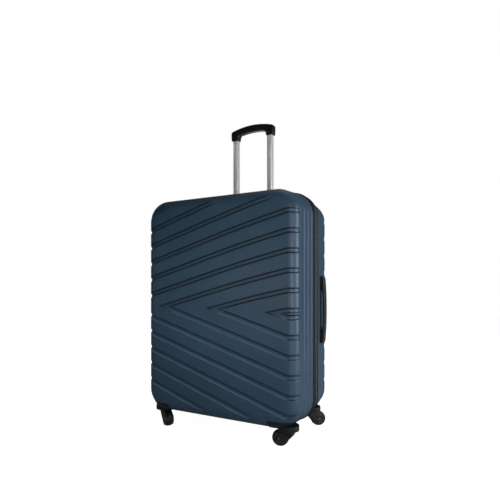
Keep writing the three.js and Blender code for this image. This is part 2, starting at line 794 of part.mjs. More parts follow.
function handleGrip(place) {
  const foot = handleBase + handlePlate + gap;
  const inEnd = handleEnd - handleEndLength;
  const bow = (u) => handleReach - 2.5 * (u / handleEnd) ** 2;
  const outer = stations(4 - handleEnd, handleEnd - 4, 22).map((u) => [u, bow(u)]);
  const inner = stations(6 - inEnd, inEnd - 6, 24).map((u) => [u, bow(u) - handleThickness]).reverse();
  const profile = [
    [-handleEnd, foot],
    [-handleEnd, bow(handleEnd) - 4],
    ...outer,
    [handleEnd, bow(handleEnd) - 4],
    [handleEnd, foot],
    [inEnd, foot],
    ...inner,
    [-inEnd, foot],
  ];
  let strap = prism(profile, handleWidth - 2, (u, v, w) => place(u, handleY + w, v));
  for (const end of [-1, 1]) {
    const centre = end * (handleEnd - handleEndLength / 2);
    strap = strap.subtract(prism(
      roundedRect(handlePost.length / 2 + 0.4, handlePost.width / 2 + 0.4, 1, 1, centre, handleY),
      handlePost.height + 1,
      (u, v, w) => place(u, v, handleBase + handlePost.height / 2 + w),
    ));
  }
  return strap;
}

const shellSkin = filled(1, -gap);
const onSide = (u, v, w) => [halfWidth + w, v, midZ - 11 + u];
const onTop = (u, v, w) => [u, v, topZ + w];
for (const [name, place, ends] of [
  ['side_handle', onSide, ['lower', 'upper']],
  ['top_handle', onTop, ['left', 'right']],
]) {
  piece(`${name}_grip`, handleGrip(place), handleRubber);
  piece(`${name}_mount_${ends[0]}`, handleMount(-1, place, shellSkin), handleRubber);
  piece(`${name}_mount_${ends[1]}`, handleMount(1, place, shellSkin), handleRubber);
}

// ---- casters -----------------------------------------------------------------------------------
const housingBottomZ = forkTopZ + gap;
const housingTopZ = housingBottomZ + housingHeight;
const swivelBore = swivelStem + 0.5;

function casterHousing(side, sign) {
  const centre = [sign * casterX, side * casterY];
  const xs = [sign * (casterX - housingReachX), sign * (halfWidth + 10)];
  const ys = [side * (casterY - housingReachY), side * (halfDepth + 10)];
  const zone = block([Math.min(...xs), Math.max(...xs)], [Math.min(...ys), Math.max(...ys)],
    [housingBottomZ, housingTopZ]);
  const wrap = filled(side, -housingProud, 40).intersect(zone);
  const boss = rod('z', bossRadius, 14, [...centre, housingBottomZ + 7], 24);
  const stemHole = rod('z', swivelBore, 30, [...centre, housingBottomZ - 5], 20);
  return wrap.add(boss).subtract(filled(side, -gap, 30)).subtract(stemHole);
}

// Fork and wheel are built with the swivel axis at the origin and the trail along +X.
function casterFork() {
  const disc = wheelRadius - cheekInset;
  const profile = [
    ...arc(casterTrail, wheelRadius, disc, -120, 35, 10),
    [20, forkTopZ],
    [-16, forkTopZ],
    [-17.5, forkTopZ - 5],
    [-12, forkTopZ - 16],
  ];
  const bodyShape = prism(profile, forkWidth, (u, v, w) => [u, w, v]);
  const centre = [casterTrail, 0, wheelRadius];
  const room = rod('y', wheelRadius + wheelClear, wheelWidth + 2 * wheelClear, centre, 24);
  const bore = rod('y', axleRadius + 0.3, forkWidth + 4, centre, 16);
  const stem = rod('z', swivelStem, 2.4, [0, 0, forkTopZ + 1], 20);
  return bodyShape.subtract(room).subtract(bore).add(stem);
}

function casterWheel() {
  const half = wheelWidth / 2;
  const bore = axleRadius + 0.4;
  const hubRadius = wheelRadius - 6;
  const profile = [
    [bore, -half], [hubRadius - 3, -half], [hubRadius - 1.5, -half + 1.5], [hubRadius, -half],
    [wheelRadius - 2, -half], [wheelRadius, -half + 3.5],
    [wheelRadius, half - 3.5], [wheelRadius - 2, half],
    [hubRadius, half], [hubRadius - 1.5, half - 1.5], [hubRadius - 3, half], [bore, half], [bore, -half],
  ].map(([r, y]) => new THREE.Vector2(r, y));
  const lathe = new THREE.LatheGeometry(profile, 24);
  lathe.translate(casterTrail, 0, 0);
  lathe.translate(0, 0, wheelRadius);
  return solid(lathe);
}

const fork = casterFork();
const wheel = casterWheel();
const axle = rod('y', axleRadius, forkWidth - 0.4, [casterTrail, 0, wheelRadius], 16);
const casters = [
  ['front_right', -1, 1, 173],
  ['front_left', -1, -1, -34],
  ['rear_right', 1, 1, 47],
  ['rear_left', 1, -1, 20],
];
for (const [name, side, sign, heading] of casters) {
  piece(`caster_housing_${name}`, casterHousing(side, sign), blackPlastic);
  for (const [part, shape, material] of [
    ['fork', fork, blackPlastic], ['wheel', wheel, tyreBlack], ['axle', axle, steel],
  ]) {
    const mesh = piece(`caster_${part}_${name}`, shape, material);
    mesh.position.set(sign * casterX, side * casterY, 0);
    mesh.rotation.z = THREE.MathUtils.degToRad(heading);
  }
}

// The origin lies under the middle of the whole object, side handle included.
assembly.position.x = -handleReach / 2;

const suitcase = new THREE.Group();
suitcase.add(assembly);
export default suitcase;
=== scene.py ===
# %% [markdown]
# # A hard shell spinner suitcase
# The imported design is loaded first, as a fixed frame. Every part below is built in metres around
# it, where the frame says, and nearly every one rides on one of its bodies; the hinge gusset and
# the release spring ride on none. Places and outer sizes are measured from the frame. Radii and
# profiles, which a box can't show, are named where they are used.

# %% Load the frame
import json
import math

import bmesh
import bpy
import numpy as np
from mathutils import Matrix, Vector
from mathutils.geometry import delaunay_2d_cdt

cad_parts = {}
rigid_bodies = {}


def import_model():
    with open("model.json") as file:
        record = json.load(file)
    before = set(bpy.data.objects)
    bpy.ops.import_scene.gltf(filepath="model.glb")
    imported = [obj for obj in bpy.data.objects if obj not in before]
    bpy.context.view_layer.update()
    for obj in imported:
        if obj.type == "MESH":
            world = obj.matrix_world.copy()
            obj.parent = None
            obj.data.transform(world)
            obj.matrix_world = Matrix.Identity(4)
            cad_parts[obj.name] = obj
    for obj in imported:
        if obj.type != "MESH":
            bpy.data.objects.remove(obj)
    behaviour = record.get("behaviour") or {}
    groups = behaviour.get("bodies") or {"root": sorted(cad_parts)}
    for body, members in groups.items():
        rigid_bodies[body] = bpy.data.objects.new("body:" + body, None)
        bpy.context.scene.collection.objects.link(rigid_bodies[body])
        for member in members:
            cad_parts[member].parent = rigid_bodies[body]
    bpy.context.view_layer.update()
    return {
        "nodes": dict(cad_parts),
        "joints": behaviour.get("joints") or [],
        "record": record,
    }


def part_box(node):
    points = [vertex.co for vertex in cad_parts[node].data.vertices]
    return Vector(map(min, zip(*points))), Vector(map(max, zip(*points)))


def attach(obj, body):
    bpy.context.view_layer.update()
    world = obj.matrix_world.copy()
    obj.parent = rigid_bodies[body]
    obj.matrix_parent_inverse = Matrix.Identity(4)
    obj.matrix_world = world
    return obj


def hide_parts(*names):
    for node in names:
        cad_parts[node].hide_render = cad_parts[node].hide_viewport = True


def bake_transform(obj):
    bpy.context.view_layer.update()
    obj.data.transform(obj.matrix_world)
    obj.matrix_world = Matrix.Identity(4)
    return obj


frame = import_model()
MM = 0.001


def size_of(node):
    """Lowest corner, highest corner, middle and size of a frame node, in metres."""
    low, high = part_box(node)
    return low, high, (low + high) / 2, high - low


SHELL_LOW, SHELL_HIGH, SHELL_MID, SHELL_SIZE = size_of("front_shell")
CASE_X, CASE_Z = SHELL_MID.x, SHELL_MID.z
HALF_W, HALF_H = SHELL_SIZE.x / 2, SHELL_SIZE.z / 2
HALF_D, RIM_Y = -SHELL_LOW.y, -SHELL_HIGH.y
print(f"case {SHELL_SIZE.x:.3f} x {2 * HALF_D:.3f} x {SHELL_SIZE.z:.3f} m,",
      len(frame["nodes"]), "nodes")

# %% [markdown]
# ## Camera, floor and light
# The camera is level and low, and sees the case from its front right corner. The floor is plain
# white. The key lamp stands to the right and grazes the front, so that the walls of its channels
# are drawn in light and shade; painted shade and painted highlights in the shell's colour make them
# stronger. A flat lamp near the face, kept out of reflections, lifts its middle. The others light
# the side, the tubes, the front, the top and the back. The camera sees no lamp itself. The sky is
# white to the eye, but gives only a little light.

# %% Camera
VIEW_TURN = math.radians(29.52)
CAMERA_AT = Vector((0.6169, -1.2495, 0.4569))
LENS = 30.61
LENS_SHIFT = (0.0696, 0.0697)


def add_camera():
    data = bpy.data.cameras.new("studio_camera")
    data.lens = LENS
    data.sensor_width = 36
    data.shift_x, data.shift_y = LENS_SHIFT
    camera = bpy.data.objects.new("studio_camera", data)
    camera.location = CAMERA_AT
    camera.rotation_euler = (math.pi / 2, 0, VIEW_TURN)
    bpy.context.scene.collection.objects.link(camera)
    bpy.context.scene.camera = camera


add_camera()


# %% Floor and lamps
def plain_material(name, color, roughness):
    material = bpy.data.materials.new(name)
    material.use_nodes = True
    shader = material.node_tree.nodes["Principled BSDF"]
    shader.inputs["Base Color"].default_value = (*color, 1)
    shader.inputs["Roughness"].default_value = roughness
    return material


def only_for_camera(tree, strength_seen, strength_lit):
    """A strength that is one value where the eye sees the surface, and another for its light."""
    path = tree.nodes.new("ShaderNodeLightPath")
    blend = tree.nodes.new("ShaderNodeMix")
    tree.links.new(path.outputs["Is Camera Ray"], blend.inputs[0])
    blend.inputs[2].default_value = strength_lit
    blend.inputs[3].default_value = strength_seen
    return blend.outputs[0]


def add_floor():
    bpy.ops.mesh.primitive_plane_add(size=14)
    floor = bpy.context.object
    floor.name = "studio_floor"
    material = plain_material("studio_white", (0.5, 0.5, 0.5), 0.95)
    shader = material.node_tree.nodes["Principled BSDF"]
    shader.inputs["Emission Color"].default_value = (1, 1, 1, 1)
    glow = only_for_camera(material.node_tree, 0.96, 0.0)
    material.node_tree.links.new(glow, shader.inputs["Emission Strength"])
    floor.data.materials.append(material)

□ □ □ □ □

Print, unaltered, every line from the beginning of the material down to the line with "const swivelBore = swivelStem + 0.5;".

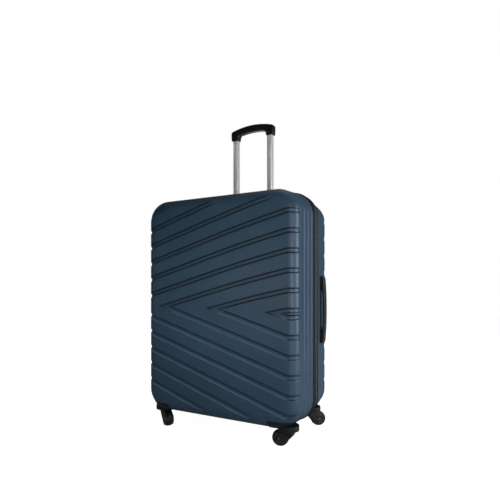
Keep writing the three.js and Blender code for this image. This is part 2, starting at line 794 of part.mjs. More parts follow.
function handleGrip(place) {
  const foot = handleBase + handlePlate + gap;
  const inEnd = handleEnd - handleEndLength;
  const bow = (u) => handleReach - 2.5 * (u / handleEnd) ** 2;
  const outer = stations(4 - handleEnd, handleEnd - 4, 22).map((u) => [u, bow(u)]);
  const inner = stations(6 - inEnd, inEnd - 6, 24).map((u) => [u, bow(u) - handleThickness]).reverse();
  const profile = [
    [-handleEnd, foot],
    [-handleEnd, bow(handleEnd) - 4],
    ...outer,
    [handleEnd, bow(handleEnd) - 4],
    [handleEnd, foot],
    [inEnd, foot],
    ...inner,
    [-inEnd, foot],
  ];
  let strap = prism(profile, handleWidth - 2, (u, v, w) => place(u, handleY + w, v));
  for (const end of [-1, 1]) {
    const centre = end * (handleEnd - handleEndLength / 2);
    strap = strap.subtract(prism(
      roundedRect(handlePost.length / 2 + 0.4, handlePost.width / 2 + 0.4, 1, 1, centre, handleY),
      handlePost.height + 1,
      (u, v, w) => place(u, v, handleBase + handlePost.height / 2 + w),
    ));
  }
  return strap;
}

const shellSkin = filled(1, -gap);
const onSide = (u, v, w) => [halfWidth + w, v, midZ - 11 + u];
const onTop = (u, v, w) => [u, v, topZ + w];
for (const [name, place, ends] of [
  ['side_handle', onSide, ['lower', 'upper']],
  ['top_handle', onTop, ['left', 'right']],
]) {
  piece(`${name}_grip`, handleGrip(place), handleRubber);
  piece(`${name}_mount_${ends[0]}`, handleMount(-1, place, shellSkin), handleRubber);
  piece(`${name}_mount_${ends[1]}`, handleMount(1, place, shellSkin), handleRubber);
}

// ---- casters -----------------------------------------------------------------------------------
const housingBottomZ = forkTopZ + gap;
const housingTopZ = housingBottomZ + housingHeight;
const swivelBore = swivelStem + 0.5;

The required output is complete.